To reach the depths you want, he told his adviser, Geoffrey McLatchie, it’s absolutely crucial to be in the moment.

“He told me it was vital to focus in on the now, and not to get distracted from the task at hand,” Mr. McLatchie said in Moncton on Tuesday. “Fabrice totally understood the meaning of living in the now.”

“Fabrice made a difference, because he had joy in his heart because he lived a heart-centred life, where love is the main ingredient.”

Constable Gévaudan died doing something else he loved last week, Mr. McLatchie told a crowd of 7,000 and a nation of onlookers Tuesday as he delivered the Moncton RCMP officer’s eulogy.

“Fabrice gave all of himself every moment, every hour, every day of his life,” Mr.
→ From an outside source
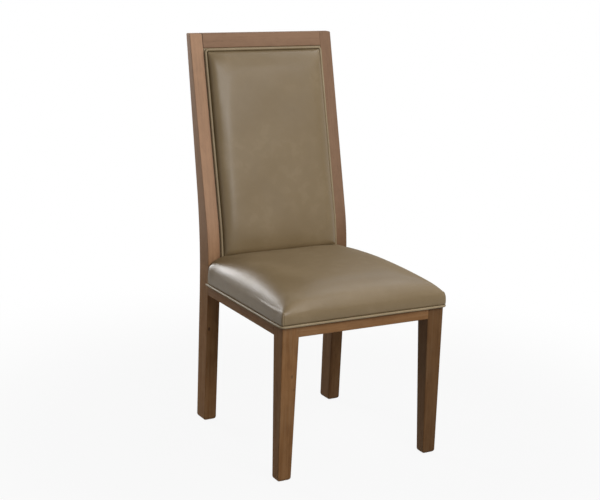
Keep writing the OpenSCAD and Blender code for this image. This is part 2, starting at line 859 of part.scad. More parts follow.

McLatchie said. “Fabrice made a difference, because he had joy in his heart because he lived a heart-centred life, where love is the main ingredient.”

He showed his love to friends and family, turning up at Mr. McLatchie’s home at 5 a.m. recently to wish the adviser’s wife, Carol, a safe trip to Vancouver. “We hugged, not knowing that this was going to be the very last time that I would have the pleasure of his company on the Earth plane.”

His family – both his wife, Angela, and his stepdaughter, Emma – were the chief recipients of that love. He and Emma would cook special weekend breakfasts for Angela, whom Mr. McLatchie called Constable Gévaudan’s “twin flame.”

Angela, the widow of Constable Fabrice Gévaudan, accepts her husband’s hat and flag. (Christinne Muschi/Reuters)

That kind of relationship, he said, begins well before two people meet, when “two souls were joined together, and have come back into the Earth plane and joined again as two people who have a dynamic, passionate, exciting and – for the most part – an everlasting and exceedingly intense relationship.”

Constable Gévaudan had a second family in the RCMP, cherishing each day he went to work, because he loved “to be a part of the community, to be a protector to the community.”

Constable Gévaudan died being a protector, Mr McLatchie said. Though the timing was too soon, “that was the way that Fabrice wanted to leave the Earth plane, and he got his wish.”